Pablo Trapero first emerged with ‘Crane World’ (1999), a black and white feature about a middle-aged, directionless former musician in a band that had one hit many years ago, now eking out a living as a casual labourer in the Buenos Aires suburbs. It’s not only a sympathetic portrait of a man whose life is at the crossroads, who finds that making a new start at his age is difficult but also an astute examination of working class life on the margins, where prosperity appears to be on the rise across the country, but not for these people. His more recent films, ‘El Bonaerense’ (2002), ‘Rolling Family’ (2004), ‘Born and Bred’ (2006) and ‘Leonera’ (2008) concentrate on various social issues, such as police corruption, the family and injustices within the prison system. Trapero’s films can be categorised as kitchen-sink style social realism, influenced by neo-realism, including the use of non-actors and infused with a sense of social criticism of modern society.
Quite the opposite is Lucrecia Martel, whose three films to date; ‘The Swamp’ (2001), ‘The Holy Girl’ (2004) and ‘The Headless Woman’ (2006) were set in Salta, a religious and socially conservative region of North-western Argentina.
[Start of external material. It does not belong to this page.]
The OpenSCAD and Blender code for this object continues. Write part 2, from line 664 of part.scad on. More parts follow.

Martel’s films are about the Argentina bourgeoisie; their self-indulgence, their self-pity and their self-absorption. These films are partly based on Martel’s own experience, which makes them cathartic for her and ultimately are a rejection of her own upbringing. ‘The Swamp’, in particular, uses vivid images of decay, including an iconic opening scene of a family matriarch injuring herself as the remaining adults watch, slumped in chairs next to a murky swimming pool. ‘The Holy Girl’ explores the religious and sexual confusion of an adolescent girl, whilst ‘The Headless Woman’ is another account of a narcissistic bourgeois family. The matriarch fears she’s been involved in a hit-and-run accident that killed a young boy. The mystery remains whether there was an accident but the family seek to cover it up nevertheless. Martel’s films are abstract, obtuse, with a particular interest in sound design and the interior of psychology of its protagonists.
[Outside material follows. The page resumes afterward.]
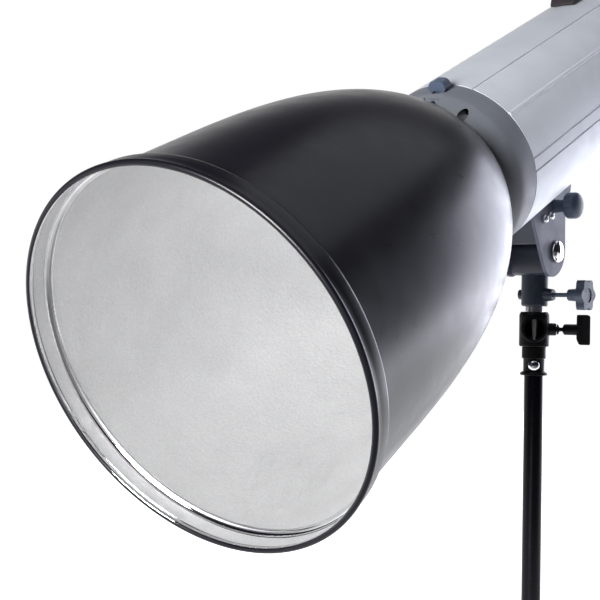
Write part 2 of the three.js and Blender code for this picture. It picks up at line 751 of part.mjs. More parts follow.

Daniel Burman’s films represent inner-Buenos Aires, the hustle and bustle of a city with 13 million inhabitants and are made with a much lighter touch than both Trapero and Martel. Often compared to Woody Allen (a comparison he rejects, but is happy to accept given that he admires Allen more than any other film maker), Burman’s trilogy of films; ‘Waiting for the Messiah’ (2000), ‘Lost Embrace’ (2004) and ‘Family Law’ (2006), made with the Uruguayan actor, Daniel Hendler are largely autobiographical, light-hearted comedy dramas about being Jewish in Argentina and the often complex relationships between fathers and sons. His latest, ‘Empty Nest’ (2008) was a change in tack, focussing on the surreal fantasies of a middle aged playwright.
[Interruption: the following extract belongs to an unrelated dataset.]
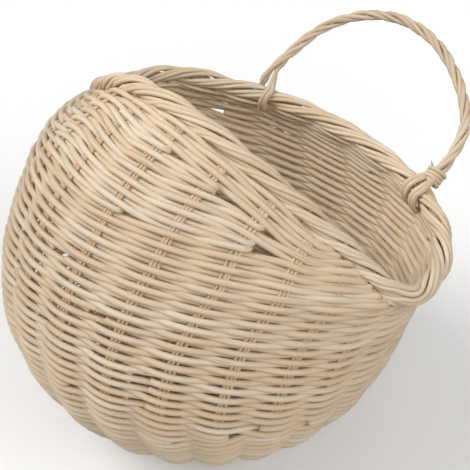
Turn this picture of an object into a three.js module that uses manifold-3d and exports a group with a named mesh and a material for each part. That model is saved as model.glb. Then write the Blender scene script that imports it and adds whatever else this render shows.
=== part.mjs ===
import * as THREE from "three";
import { mergeVertices } from "three/addons/utils/BufferGeometryUtils.js";
import Module from "manifold-3d";

// A ball-shaped rattan basket with a hooded front, a lens-shaped mouth and a twisted hanging handle.
// Millimetres, +Z up. It stands on its woven base, the hood is towards -Y and the handle leans to +Y.
// The origin is the middle of the base, on the table.

// Body
const ballRadius = 115.5; // middle of the wall
const lowerHalf = 0.94; // the ball is a little flatter below its middle
const wallStartRadius = 60; // where the wall turns up out of the base
const wallStartHeight = 9;
const mouthHalfWidth = 130; // the two corners of the mouth, pinched out past the ball
const cornerRounding = 1 / 36; // share of a row, to each side of a corner, that is rounded off
const cornerBack = 18; // corners behind the centre of the ball
const cornerUp = 41; // and above it
const mouthBackDepth = 85; // from the line of the corners to the middle of the back rim
const hoodTilt = THREE.MathUtils.degToRad(60.5); // plane of the front rim
const cornerTilt = THREE.MathUtils.degToRad(15); // last closed ring of the weave
const backTilt = THREE.MathUtils.degToRad(-4.5); // plane of the back rim

// Cane
const stakeCount = 24;
const rodDiameter = 1.9; // a stake is a flat row of these rods
const rodsPerStake = 3;
const outerCrest = 4.1; // wall face over a stake, from the middle of the wall
const outerDip = 1.9; // and halfway to the next, where all the weavers cross
const innerCrest = 4.1; // the same inside
const innerDip = 1.9;
const stakeDepth = 0.9; // middle of a stake inside the middle of the wall
const clearance = 0.3;
const grooveClearance = 0.45; // round a stake in the wall, which twists a little near the corners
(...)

Lucia Puenzo is the youngest of the current generation of film makers, but as the daughter of Luis, she was born into the world of film making. Her debut feature ‘XXY’ (2007) was a sympathetic and nicely balanced account of an intersex teenager in rural Argentina. Puenzo’s second feature ‘The Fish Child’ (2009) appears to have borrowed from the Martel template of holding a mirror up to the decadent bourgeoisie as the daughter of an upper class family falls in love with their Paraguayan maid. The pair, whose love is frustrated by circumstances, then manifests itself in a life of crime. After only two features, no pattern is obvious in Puenzo’s work, but it’s more than likely that she’ll find her voice and she’s made an impressive start to her directorial career. The use of the young actress Ines Efron in both films, who has acted in the films of Burman (‘Empty Nest’) and Martel (‘The Headless Woman’) also draws the work of these film makers together.
What separates ‘The New Argentine Cinema’ from its predecessors is the fact that these films have been shown on the international festival circuit and been distributed abroad having received rapturous acclaim from overseas critics. The eyes of the world have finally been opened to the treasures of Argentine cinema. The critical high watermark was in 2008; when both ‘The Headless Woman’ and ‘Leonera’ competed at Cannes (this was Martel’s second Golden Palm nomination – she had also been nominated for ‘The Holy Girl’). Only France and the United States also had two films in competition, which demonstrates what an achievement it was. To date, these film makers have scored an impressive number of international awards; 25 for Trapero; 20 for Burman; 13 for Martel and 11 for Puenzo. Unlike their other Latin American contemporaries, they’ve not been tempted abroad. They’re making personal films about the country they were born in and they still have plenty to say about it.
This generation has been fortunate that not only have domestic crises fuelled their creativity but that democratic Argentine governments have always invested heavily in domestic film production. An intriguing fact is that only 10% of films watched in Argentine cinemas are Argentine films. It’s been suggested that domestic films aren’t watched because they’re considered too difficult or challenging but because Latin Americans doubt the integrity of their own artists, as if they can’t imagine one of them can be so gifted. The honesty in which they reflect Argentine society might reveal certain home truths that are too uncomfortable. Hollywood’s cultural dominance plays its own part too. Ironically, this actually works in the favour of Argentine film makers. Taxes are levied on non-Argentine films that are distributed in cinemas; all of which is reinvested in domestic film making. Therefore the films of ‘The New Argentine Cinema’ are subsidised by the very people who aren’t watching them! This system of funding means that there’s no commercial pressures placed upon these film makers. They don’t have to compromise or pander to a wider audience. Their films retain their integrity and their honesty. Given these conditions remain in place, there’s no reason to think that the forthcoming features of these film makers won’t confirm their directors’ promise and further represent Argentine cinema as one of the most innovative and intelligent contemporary national cinemas.